Your objective: Reproduce the entire listing word for word.

Data shown:

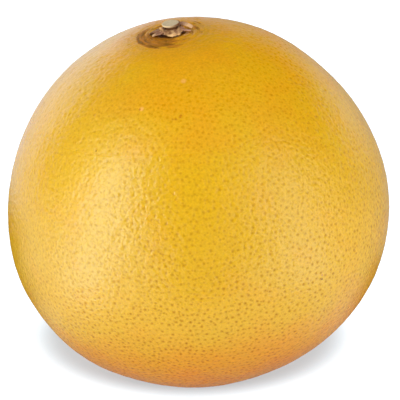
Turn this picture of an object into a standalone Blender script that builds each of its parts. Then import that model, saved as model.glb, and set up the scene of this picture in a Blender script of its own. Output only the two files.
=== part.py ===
"""A grapefruit at rest on the flattened underside of its rind.

Three solids: the fruit with its rind, the dried calyx at its stem end, and the clipped end of
the stalk in the middle of the calyx. Metres, +Z up, origin on the surface under the fruit.
"""

import cmath
import math
import random

import bmesh
import bpy
from mathutils import Matrix, Vector

# Size and form of the fruit
WIDTH_RADIUS = 0.0500        # half the width from side to side
DEPTH_RADIUS = 0.0494        # half the depth from front to back
POLE_RADIUS = 0.0484         # half the height along the fruit's own axis
SIDE_LEAN = math.radians(7.6)       # the stem end leans this far towards -X
FRONT_LEAN = math.radians(2.5)      # and this far towards -Y
FLAT_DEPTH = 0.00066         # how much of the underside is pressed flat
FLAT_SIDES = 24
FLAT_LIMIT = math.radians(20.0)     # the flat spot ends well inside this angle
HALVINGS = 40                # steps in finding its rim
SWELLING_HEIGHT = 0.00068    # three low swellings in one plane round the fruit
SWELLING_TURN = math.radians(-17.3)  # the first of them, up from +X in that plane
SWELLING_PLANE = math.radians(21.0)  # the plane's upper side tips back this far

# Shallow basin and folds round the stem end, radii measured along the rind
BASIN_DEPTH = 0.0008
BASIN_RADIUS = 0.0052
FOLD_HEIGHT = 0.00012
FOLD_SPACING = 0.0020
FOLD_FIRST = 0.0053          # the innermost groove
FOLD_RADIUS = 0.0070         # where the folds are highest
FOLD_REACH = 0.0026          # how far they spread to either side of it
FOLD_WANDER = ((0.12, 2.0, 0.6), (0.08, 5.0, 0.0))  # how they stray: share, waves round, start

# Scar where the flower's style dropped off, beside the spot it rests on
SCAR_LEAN = math.radians(4.5)  # off the fruit's axis
SCAR_RADIUS = 0.0021
SCAR_DEPTH = 0.0005
SCAR_RINGS = (0.0, 0.0011, 0.0021, 0.0032)
SCAR_RING_STEP = 0.0013      # spacing of the points round each ring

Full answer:
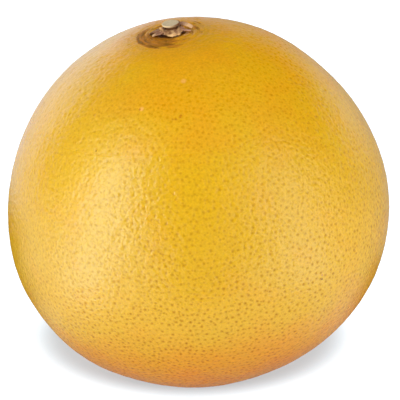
Turn this picture of an object into a standalone Blender script that builds each of its parts. Then import that model, saved as model.glb, and set up the scene of this picture in a Blender script of its own. Output only the two files.
=== part.py ===
"""A grapefruit at rest on the flattened underside of its rind.

Three solids: the fruit with its rind, the dried calyx at its stem end, and the clipped end of
the stalk in the middle of the calyx. Metres, +Z up, origin on the surface under the fruit.
"""

import cmath
import math
import random

import bmesh
import bpy
from mathutils import Matrix, Vector

# Size and form of the fruit
WIDTH_RADIUS = 0.0500        # half the width from side to side
DEPTH_RADIUS = 0.0494        # half the depth from front to back
POLE_RADIUS = 0.0484         # half the height along the fruit's own axis
SIDE_LEAN = math.radians(7.6)       # the stem end leans this far towards -X
FRONT_LEAN = math.radians(2.5)      # and this far towards -Y
FLAT_DEPTH = 0.00066         # how much of the underside is pressed flat
FLAT_SIDES = 24
FLAT_LIMIT = math.radians(20.0)     # the flat spot ends well inside this angle
HALVINGS = 40                # steps in finding its rim
SWELLING_HEIGHT = 0.00068    # three low swellings in one plane round the fruit
SWELLING_TURN = math.radians(-17.3)  # the first of them, up from +X in that plane
SWELLING_PLANE = math.radians(21.0)  # the plane's upper side tips back this far

# Shallow basin and folds round the stem end, radii measured along the rind
BASIN_DEPTH = 0.0008
BASIN_RADIUS = 0.0052
FOLD_HEIGHT = 0.00012
FOLD_SPACING = 0.0020
FOLD_FIRST = 0.0053          # the innermost groove
FOLD_RADIUS = 0.0070         # where the folds are highest
FOLD_REACH = 0.0026          # how far they spread to either side of it
FOLD_WANDER = ((0.12, 2.0, 0.6), (0.08, 5.0, 0.0))  # how they stray: share, waves round, start

# Scar where the flower's style dropped off, beside the spot it rests on
SCAR_LEAN = math.radians(4.5)  # off the fruit's axis
SCAR_RADIUS = 0.0021
SCAR_DEPTH = 0.0005
SCAR_RINGS = (0.0, 0.0011, 0.0021, 0.0032)
SCAR_RING_STEP = 0.0013      # spacing of the points round each ring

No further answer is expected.